Aos 21 anos, a atleta começou a transição com um tratamento hormonal acompanhada por um trio de profissionais da saúde: endocrinologista, psicólogo e psiquiatra.

Mas foi somente aos 26, após muita burocracia, que ela conseguiu mudar o seu nome no cartório para participar de competições. A partir dali, o antigo nome deixou de existir para a sociedade, que foi devidamente apresentada à atleta Sheilla. O sobrenome permaneceu o mesmo, Souza de Jesus, como forma de honrar sua família.
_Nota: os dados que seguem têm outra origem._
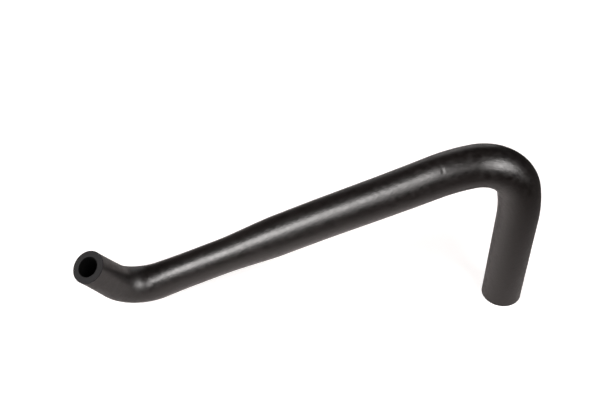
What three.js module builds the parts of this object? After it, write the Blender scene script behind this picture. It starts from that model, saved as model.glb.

''Aqui na minha cidade [Biritinga, na Bahia], eu fui a primeira trans a conseguir um registro no cartório civil e o meu título de eleitora. Quando eu recebi uma mensagem da promotora do cartório, pediram a minha presença lá e ela me disse que meu nome tinha sido modificado. Foi uma surpresa para mim. Quando ela disse: 'Sheila, felizmente o seu registro saiu', eu fiquei muito emocionada'', relembrou.

Estreia como profissional

Com o nome registrado e com a dose de testosterona abaixo de 10 nanomols por litro de sangue, nível determinado pelo Comitê Olímpico Internacional (COI) desde 2015, Sheilla estava apta a ser inscrita em campeonatos profissionais femininos. Ela lembra que, mesmo assim, no início, alguns times reclamaram de sua participação.

Até que em outubro de 2020, depois de não passar em um teste para o Vitória e atuar em times amadores de Biritinga, cidade onde morava com seus pais, a jogadora recebeu o convite, através de suas redes sociais, para o primeiro clube profissional de sua carreira: o Desportiva Lusaca, de Camaçari (também na Bahia).

E foi em um amistoso no estádio de Pituaçu que Sheilla, até então lateral-direita [depois, acabou sendo goleira], tornou-se de fato a primeira mulher transexual a jogar futebol profissional feminino no Brasil. A notícia, no entanto, ganhou repercussão na internet e a jogadora foi alvo de preconceitos e xingamentos.

''Eu cheguei em casa e falei assim ‘professora, olha as mensagens transfóbicas que eu estou recebendo de homens que não têm conhecimento’. Eu digo isso porque são pessoas que realmente não têm conhecimento. Eu ouvi [algo] de um que me marcou: ‘Eu vou colocar uma peruca, silicone e vou mudar de nome para eu virar uma jogadora famosa, porque nunca vi homens jogarem no meio de mulheres''', detalhou.

Transfobia

Em meados de 2015, Sheilla resolveu dar uma pausa no futebol e foi morar com uma prima no Jardim Ângela, extremo da zona Sul de São Paulo. Lá, viveu o pior momento de toda a sua vida quando foi vítima de chutes e pontapés de um grupo de homens na rua.

''Eu tive um constrangimento. Passei por um momento muito ruim quando morei um ano e seis meses em São Paulo. Eu fui vítima de transfobia, vários homens me espancaram na rua de noite. Foi um momento muito ruim na minha vida. Isso nunca se apagou, mas hoje não me afeta mais psicologicamente. O que mais me afeta e me deixa triste é a questão familiar'', contou.